### Goal of the exercise
Scan the following material for the string "scene" and copy each line in which it appears.

### Supplied data
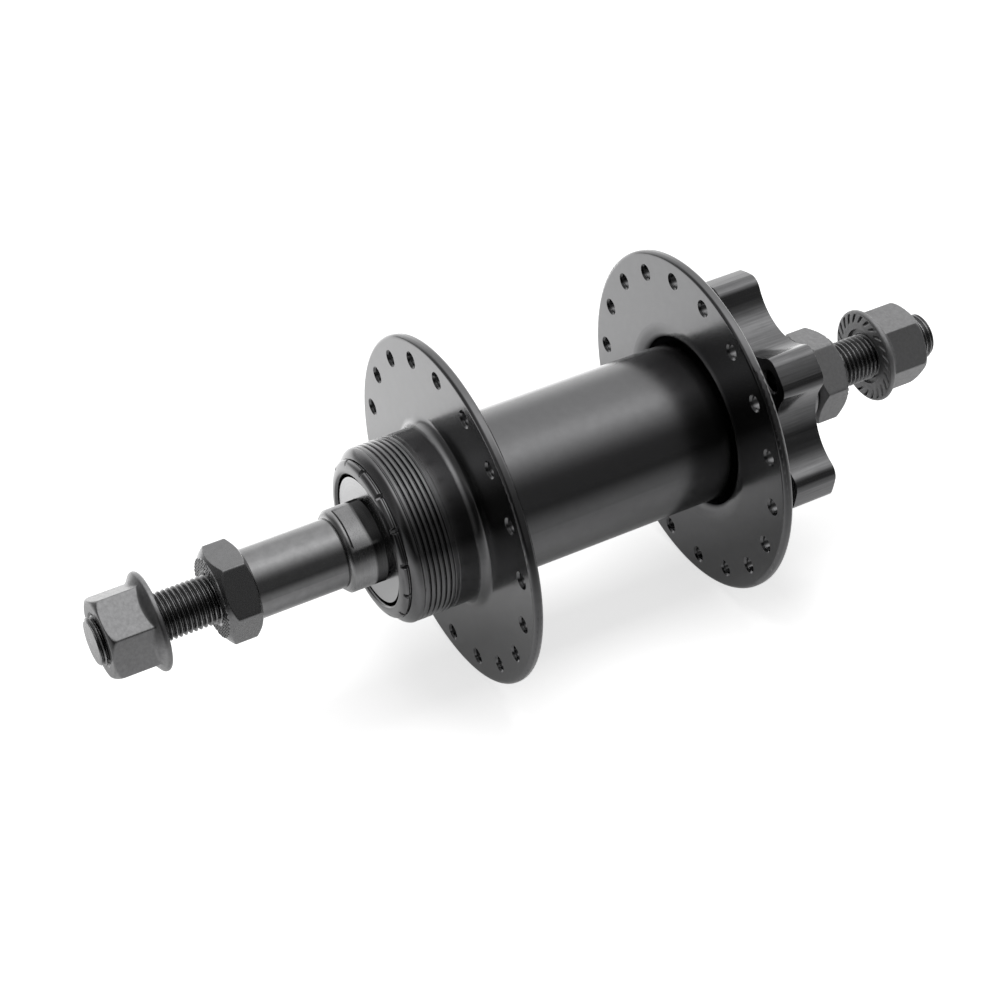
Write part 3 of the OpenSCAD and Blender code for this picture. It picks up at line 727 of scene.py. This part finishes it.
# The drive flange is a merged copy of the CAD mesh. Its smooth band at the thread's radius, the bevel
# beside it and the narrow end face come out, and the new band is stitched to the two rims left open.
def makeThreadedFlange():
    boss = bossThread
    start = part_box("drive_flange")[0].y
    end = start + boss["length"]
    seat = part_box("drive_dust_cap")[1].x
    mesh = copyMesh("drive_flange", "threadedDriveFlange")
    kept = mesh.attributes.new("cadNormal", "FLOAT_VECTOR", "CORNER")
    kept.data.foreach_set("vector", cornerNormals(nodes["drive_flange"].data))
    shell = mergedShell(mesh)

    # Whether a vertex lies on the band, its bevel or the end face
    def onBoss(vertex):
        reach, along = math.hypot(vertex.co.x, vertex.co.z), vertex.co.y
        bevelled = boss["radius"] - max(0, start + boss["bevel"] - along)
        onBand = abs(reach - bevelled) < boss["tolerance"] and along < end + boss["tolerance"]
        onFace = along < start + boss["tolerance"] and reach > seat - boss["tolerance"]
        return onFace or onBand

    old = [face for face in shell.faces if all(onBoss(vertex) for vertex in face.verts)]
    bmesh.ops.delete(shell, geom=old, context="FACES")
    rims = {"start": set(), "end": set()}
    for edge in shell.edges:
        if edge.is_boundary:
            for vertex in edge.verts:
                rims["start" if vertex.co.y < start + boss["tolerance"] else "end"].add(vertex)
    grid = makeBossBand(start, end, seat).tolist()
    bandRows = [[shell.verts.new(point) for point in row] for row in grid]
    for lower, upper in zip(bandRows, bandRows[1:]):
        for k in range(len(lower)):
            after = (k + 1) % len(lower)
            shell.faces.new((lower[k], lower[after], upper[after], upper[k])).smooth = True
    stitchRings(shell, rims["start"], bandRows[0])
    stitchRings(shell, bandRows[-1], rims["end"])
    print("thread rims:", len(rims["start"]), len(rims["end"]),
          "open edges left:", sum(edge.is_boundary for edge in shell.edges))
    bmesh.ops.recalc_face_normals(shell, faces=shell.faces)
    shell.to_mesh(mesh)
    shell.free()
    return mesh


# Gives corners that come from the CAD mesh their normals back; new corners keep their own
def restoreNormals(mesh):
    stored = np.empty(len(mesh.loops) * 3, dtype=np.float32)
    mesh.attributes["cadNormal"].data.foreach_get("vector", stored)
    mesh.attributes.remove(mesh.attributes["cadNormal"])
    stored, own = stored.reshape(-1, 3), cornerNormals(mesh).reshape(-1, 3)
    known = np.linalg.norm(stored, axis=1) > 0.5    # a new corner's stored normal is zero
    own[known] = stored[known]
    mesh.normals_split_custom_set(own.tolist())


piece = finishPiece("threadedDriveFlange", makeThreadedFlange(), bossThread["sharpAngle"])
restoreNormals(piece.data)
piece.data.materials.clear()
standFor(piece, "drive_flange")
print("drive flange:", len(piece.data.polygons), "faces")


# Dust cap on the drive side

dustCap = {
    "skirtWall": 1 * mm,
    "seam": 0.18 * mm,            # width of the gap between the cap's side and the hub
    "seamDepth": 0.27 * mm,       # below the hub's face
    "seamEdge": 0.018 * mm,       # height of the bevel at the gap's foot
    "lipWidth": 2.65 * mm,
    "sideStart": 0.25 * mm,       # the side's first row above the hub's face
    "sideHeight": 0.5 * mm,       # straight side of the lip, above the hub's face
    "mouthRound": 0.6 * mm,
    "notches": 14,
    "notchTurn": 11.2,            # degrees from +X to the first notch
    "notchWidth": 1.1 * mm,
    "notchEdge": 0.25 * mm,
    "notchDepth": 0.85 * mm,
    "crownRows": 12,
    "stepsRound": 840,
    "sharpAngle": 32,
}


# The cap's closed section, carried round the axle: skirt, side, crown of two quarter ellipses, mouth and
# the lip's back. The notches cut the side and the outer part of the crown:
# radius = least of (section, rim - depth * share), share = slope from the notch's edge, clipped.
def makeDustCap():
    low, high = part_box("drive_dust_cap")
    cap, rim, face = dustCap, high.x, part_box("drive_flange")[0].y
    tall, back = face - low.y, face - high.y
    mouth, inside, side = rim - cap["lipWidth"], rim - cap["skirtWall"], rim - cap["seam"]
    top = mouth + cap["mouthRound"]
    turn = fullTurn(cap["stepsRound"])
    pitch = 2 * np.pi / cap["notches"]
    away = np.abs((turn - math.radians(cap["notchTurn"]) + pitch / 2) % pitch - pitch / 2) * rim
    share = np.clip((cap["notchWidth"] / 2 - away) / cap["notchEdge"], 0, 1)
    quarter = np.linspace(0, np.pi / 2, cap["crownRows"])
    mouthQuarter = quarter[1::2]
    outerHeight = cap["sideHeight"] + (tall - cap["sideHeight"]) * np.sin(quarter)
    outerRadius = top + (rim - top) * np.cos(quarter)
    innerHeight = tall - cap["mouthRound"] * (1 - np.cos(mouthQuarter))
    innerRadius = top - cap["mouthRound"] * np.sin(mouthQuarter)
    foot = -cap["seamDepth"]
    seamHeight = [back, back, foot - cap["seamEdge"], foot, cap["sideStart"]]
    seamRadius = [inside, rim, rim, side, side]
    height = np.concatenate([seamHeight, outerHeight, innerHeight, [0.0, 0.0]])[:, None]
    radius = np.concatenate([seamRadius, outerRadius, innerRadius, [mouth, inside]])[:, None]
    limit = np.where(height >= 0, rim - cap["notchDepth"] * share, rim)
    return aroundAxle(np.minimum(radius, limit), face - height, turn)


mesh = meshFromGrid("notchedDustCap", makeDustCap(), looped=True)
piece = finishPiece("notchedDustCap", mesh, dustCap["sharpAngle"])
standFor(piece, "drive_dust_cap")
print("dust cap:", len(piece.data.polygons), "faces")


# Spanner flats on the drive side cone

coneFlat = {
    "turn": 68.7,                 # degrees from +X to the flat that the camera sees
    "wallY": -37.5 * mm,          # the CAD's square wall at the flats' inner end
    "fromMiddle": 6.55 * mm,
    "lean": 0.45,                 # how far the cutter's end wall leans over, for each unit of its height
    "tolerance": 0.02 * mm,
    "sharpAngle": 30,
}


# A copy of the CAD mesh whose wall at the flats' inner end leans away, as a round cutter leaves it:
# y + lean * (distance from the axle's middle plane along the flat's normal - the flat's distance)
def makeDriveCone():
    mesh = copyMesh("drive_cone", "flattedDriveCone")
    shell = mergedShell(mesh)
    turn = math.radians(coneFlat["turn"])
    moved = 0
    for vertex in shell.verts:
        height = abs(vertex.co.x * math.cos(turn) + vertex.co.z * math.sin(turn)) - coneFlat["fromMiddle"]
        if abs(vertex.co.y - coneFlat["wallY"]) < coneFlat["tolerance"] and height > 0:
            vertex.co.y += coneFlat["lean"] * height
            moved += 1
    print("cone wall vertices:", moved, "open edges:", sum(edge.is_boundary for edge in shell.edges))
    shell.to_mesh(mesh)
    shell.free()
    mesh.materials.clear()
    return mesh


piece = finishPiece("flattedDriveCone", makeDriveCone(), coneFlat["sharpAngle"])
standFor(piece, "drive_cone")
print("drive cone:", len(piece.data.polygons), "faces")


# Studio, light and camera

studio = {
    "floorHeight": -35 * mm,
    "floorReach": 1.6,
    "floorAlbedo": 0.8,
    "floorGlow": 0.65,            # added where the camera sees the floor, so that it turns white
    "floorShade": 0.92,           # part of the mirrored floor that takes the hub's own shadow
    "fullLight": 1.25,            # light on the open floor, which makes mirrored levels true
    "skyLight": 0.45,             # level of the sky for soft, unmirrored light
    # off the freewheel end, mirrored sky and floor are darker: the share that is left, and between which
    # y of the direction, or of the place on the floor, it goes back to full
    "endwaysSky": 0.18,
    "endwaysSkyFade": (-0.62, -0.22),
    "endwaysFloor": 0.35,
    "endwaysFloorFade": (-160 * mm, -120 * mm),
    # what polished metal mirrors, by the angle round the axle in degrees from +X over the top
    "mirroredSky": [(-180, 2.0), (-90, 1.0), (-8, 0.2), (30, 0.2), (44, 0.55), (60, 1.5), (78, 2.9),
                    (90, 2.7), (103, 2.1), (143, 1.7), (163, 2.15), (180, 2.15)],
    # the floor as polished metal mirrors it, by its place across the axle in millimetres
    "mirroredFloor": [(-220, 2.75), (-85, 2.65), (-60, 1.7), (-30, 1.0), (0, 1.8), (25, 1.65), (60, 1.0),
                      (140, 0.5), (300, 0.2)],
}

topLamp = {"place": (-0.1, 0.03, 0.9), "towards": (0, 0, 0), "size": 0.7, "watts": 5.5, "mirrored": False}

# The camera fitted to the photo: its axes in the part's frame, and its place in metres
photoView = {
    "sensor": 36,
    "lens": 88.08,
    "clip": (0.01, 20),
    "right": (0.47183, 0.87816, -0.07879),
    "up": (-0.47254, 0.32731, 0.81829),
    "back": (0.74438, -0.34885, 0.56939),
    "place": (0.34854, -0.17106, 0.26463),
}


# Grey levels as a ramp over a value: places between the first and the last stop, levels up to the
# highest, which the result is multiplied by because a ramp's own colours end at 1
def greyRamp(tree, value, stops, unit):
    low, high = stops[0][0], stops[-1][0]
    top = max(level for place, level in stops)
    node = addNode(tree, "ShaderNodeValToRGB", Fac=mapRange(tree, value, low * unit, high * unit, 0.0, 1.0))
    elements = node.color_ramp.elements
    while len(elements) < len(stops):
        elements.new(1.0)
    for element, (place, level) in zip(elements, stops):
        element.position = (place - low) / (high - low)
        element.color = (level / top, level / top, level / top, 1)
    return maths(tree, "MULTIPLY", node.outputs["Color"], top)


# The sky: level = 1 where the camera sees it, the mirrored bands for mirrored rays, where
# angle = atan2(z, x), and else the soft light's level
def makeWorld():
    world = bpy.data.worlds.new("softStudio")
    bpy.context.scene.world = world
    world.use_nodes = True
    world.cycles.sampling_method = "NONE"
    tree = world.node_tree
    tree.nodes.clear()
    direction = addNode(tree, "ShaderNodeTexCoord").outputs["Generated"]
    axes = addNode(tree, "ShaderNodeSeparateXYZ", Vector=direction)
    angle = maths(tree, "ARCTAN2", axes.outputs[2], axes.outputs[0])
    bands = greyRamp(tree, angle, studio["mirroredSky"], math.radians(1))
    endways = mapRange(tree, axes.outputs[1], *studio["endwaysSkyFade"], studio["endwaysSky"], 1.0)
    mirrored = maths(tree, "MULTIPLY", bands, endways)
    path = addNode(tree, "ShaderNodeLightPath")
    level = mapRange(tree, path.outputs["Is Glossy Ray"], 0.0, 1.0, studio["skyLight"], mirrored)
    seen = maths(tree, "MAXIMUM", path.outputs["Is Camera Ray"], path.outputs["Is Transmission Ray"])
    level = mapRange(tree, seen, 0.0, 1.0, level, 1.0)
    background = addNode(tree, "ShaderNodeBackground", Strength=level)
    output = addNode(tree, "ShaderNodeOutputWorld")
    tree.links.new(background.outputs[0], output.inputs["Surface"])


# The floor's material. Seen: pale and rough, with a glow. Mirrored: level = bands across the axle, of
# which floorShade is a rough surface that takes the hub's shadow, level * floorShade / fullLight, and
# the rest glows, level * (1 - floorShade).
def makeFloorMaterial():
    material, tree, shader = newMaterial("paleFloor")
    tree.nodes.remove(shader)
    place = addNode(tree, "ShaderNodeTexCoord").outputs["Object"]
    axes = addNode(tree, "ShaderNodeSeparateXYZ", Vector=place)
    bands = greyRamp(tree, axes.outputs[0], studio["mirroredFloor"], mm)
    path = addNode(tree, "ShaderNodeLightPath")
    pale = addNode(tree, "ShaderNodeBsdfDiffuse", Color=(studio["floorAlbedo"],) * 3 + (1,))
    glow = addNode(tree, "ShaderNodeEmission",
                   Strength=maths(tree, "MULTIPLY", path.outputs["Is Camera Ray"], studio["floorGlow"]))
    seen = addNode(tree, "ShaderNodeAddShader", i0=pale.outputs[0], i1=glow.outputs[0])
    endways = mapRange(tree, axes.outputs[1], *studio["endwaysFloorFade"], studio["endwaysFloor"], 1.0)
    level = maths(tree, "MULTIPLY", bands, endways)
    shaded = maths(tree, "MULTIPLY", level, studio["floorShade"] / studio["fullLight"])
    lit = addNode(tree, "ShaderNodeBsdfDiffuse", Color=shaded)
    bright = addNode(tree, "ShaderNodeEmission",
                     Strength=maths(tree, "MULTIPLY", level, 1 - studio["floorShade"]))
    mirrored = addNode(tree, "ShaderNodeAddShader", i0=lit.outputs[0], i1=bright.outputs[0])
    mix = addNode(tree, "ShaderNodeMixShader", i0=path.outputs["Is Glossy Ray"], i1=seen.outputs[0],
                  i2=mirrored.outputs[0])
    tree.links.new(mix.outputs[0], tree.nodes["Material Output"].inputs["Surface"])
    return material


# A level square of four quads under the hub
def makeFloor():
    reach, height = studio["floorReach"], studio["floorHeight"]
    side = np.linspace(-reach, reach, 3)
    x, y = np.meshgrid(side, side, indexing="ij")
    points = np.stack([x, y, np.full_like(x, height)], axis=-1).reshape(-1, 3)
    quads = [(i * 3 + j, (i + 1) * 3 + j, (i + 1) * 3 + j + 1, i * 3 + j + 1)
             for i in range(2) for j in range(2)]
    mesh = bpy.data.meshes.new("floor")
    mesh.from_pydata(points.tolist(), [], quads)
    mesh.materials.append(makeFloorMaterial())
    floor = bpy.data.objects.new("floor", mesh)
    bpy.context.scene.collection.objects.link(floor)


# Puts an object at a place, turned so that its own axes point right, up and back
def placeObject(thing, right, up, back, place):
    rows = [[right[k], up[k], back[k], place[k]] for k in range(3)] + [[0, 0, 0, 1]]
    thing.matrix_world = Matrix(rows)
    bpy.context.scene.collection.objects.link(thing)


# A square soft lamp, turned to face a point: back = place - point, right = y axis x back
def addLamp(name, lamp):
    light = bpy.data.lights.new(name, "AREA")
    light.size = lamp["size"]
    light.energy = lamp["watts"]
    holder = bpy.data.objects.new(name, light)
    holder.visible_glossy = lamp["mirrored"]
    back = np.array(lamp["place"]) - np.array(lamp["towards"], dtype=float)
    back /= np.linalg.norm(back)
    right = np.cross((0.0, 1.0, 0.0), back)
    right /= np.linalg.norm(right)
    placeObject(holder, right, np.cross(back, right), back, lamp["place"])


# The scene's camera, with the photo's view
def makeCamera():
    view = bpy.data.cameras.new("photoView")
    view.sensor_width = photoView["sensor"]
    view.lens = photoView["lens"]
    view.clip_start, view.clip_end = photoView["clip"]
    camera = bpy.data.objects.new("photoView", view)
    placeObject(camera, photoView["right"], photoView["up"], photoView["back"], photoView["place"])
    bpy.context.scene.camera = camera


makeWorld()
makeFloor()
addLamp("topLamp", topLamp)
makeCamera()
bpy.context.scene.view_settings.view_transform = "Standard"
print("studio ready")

### Answer for the task
Write part 3 of the OpenSCAD and Blender code for this picture. It picks up at line 727 of scene.py. This part finishes it.
    bpy.context.scene.world = world
    bpy.context.scene.collection.objects.link(floor)
    bpy.context.scene.collection.objects.link(thing)
# The scene's camera, with the photo's view
    bpy.context.scene.camera = camera
bpy.context.scene.view_settings.view_transform = "Standard"